Pandora's Black Book - Black Brothel

CD, Tympanik Audio, 2009
www.myspace.com/pandorasblackbook

I first came across the work of Alaskan artist James Church through his album “Gravedigger”, released in 2008 under the alias Lucidstatic. Scarcely one year later, and this time as Pandora’s Black Book, Church presents a new side to his music with a new full-length release, “Black Brothel”.

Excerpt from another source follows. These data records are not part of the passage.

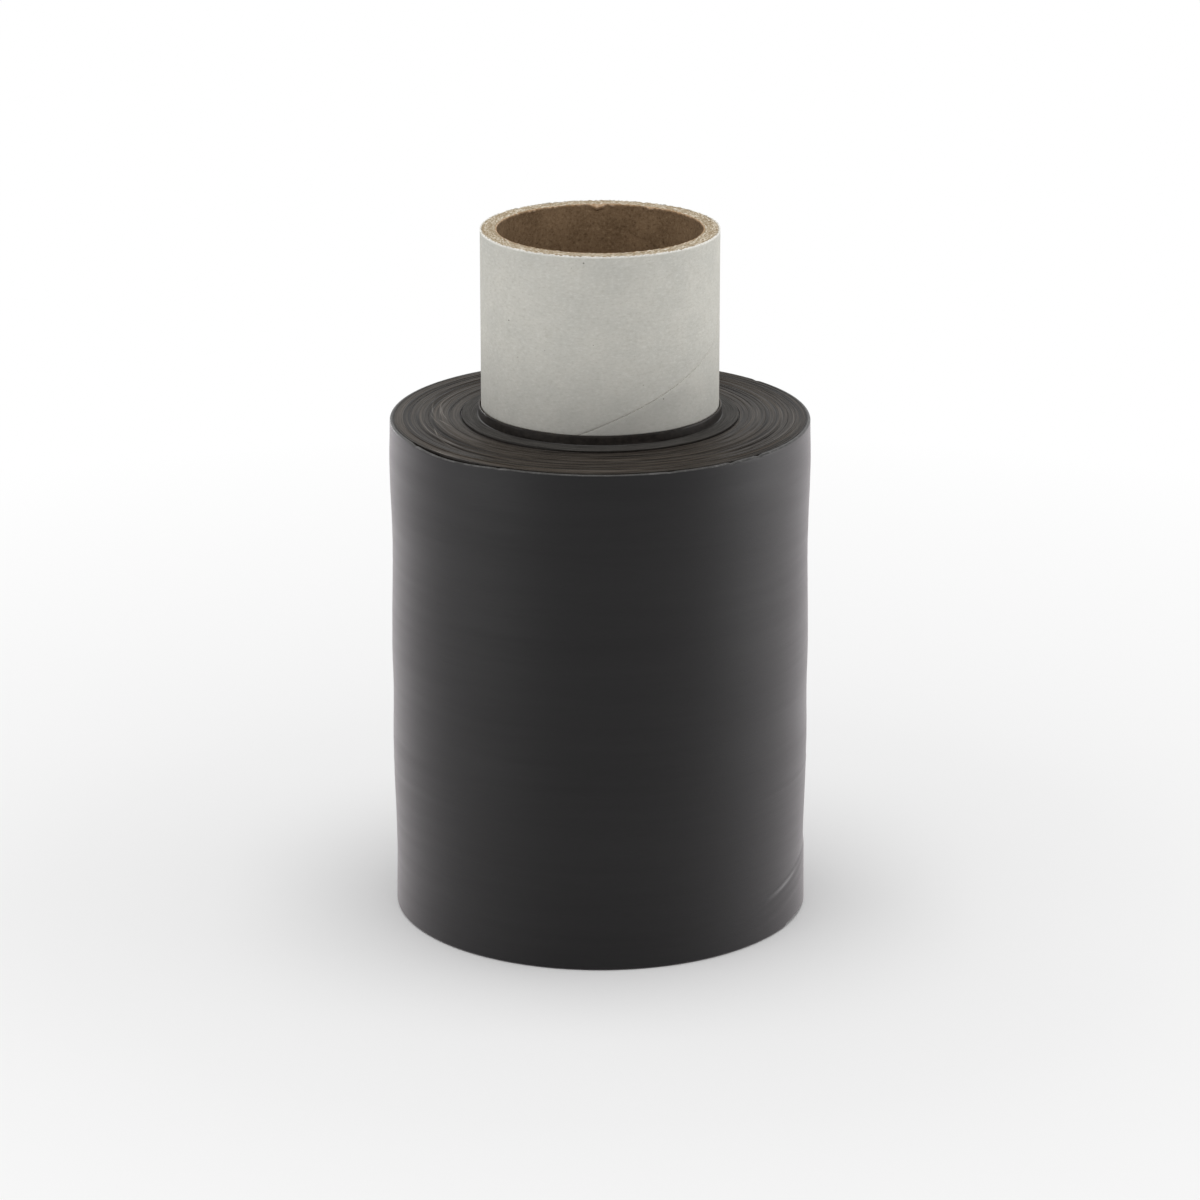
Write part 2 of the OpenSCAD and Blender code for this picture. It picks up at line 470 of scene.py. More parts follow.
def film_rim_material():
    """The outer turns' upper rim, painted lighter grey in patches: a painted highlight along its rounded
    edge.
    """
    shader = Shader("film_rim", Specular_IOR_Level=0.3)
    # Painted highlight: the rim is painted a far lighter grey than the wall's black film, in patches from
    # this noise
    highlight_patches = shader.noise(shader.mm, 0.3, detail=6.0, roughness=0.75)
    stops = [(0.36, linear(44, 43, 42)), (0.5, linear(60, 59, 58)), (0.66, linear(92, 91, 90))]
    colour = shader.ramp(highlight_patches, stops)
    return shader.finish(colour, shader.ranged(highlight_patches, 0.3, 0.7, 0.3, 0.45))


paper = paper_material()
cut_paper = cut_paper_material()
kraft = kraft_material()
cut_board = cut_board_material()
board_face = board_face_material()
film_wall = film_wall_material()
film_edge = film_edge_material()
start_ring = start_ring_material()
collar = collar_material()
film_rim = film_rim_material()


# Core

# Tongues of torn fibre that hang into the bore at the upper lip: degrees, half width and drop
BURRS = [
    (91, 2.6 * MM, 0.8 * MM),
    (60, 1.3 * MM, 0.4 * MM),
    (-20, 1.4 * MM, 0.3 * MM),
    (-128, 1.6 * MM, 0.3 * MM),
    (-75, 2.2 * MM, 0.2 * MM),
]
# Frayed fibres along the upper lip, and how uneven the bore is
LIP_FRAY = 0.13 * MM
BORE_WOBBLE = 0.02 * MM
BORE_ROWS = 44
# The sawn ends: how far they lie inside the CAD box, how rough they are, and their rings of corners
CUT_DROP = 0.12 * MM
CUT_RISE = 0.05 * MM
CUT_ROUGHNESS = 0.07 * MM
CUT_ROWS = 14
# The lower end's share of that roughness, and where the upper end's first ring is, from 0 at the bore
LOWER_SHARE = 0.5
FIRST_RING = 0.03
# The bore's even rows end this far under the core's top
LIP_ZONE = 2 * MM
# The lip's rows: depth under the core's top, and shares of the fraying that hang down and reach inward
LIP_ROWS = [(0.9 * MM, 1, 0), (0.4 * MM, 1, 0.45), (CUT_DROP, 0.8, 0.5)]
# The sawn board's colour goes this far over the outer edge of either end
CUT_BAND = 1 * MM


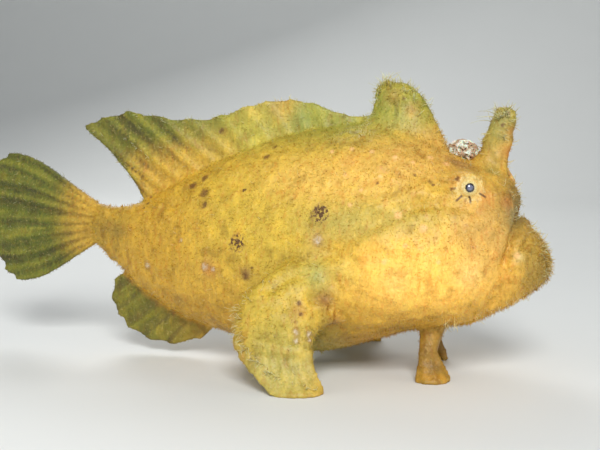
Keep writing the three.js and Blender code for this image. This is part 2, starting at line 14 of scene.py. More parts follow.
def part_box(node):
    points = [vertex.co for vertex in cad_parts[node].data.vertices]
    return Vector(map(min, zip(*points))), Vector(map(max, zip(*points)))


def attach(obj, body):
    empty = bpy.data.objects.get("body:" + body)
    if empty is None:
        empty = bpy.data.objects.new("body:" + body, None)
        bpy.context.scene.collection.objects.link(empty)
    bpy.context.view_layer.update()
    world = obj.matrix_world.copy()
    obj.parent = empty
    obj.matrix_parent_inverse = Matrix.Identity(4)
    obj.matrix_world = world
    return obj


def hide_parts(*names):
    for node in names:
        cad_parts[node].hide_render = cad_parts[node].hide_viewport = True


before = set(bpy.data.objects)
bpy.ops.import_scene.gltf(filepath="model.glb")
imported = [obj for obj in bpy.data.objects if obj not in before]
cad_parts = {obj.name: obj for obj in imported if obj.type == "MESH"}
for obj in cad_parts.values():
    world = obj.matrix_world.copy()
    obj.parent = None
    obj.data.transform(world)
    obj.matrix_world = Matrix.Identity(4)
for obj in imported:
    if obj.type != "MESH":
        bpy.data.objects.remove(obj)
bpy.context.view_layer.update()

# Places are in millimetres, laid out as the fish is: x = 0 near mid-body, +X to the head, z = 0 the ground.
MM = 0.001
CHIN_X = 70.6  # the chin's tip in that layout
SHIFT = np.array(
    [
        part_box("lower_jaw")[1].x / MM - CHIN_X,
        (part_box("pectoral_fin_right")[0].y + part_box("pectoral_fin_left")[1].y) / 2 / MM,
        0.0,
    ]
)
SIDES = {"right": -1, "left": 1}

# The photograph's view
VIEW_AZIMUTH = 15
VIEW_ELEVATION = 5
LENS = 60
SENSOR = 36
VIEW_DISTANCE = 290
VIEW_TARGET = (0, 0, 40.2)
PHOTO_WIDTH = 600
PHOTO_MIDDLE = (300, 225)

# The skin
BODY_NODES = ["head", "lower_jaw", "torso", "tail", "eye_right", "eye_left"]
BODY_NODES += ["pectoral_arm_right", "pectoral_arm_left", "second_dorsal_spine", "third_dorsal_spine"]
MEDIAN_FIN_NODES = ["dorsal_fin", "caudal_fin", "anal_fin"]
PAIRED_FIN_NODES = [f"{fin}_fin_{side}" for fin in ("pectoral", "pelvic") for side in SIDES]
COARSE_VOXEL = 1.1
FINE_VOXEL = 0.66
BODY_PLUMP = 0.3  # how far copies of the solids grow, to close the gaps between them
FIN_PLUMP = 0.3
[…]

Where Lucidstatic is raw and in-your-face, an almost relentless of barrage of breaks, Pandora’s Black Book seems more complex and harder to categorize, successfully combining contrasting elements in a fine act of musical balancing. This equilibrium is noticeable from the very beginning of the album (which, in intensity, seems to pick up where Lucidstatic left off on “Gravedigger”): hard beats peppered with the odd glitch, overlaying sweeping melodies and encompassing ambiances are the recipe for the opening of “Black Brothel” which culminates in “Empty Words”, following the almost ominous “Dark Passenger”. From then onwards, things mellow considerably, with multi-layered melodies taking a more prominent role over that of rhythmic structures, counterweighted by glitch textures – a state of things which is ominously (and aggressively) ended by “The Wait”. What follows is a subtle crescendo, both of tension and intensity, which culminates with the aptly titled “Threshold”. In between, rich and hauntingly dark tracks “Adverse” (the only one featuring a vocal component) and “Mr Hidden” (with an ethnic hue to it) stand out from the rest. “Black Brothel” concludes with lengthy “Wavelength” which, coming across as a hybrid of Vangelis and neo-classical/martial folk, seems to be in stark contrast with the rest of the album, but provides more than adequate closure to it.
Though the production throughout is excellent, there is a vague sense of formulaic approach to composition and layering in the way rhythmic, melodic and ambiance elements are combined throughout “Black Brothel”. Nevertheless, Church manages to inject enough variety into individual tracks and the album as a whole by using a wide range of elements and stylistic influences, making “Black Brothel” flow rather organically and work as a coherent whole despite the contrast between its parts.
Unmistakably urban, “Black Brothel” is an album with a story to tell, a story which takes place between dimly-lit, smoke-filled basements, littered with the remains of cigarette ash and last week’s spilled whiskey, and the dark corners of a delirious mind plagued by creeping paranoia. It is the aural equivalent of a post-modern noir thriller.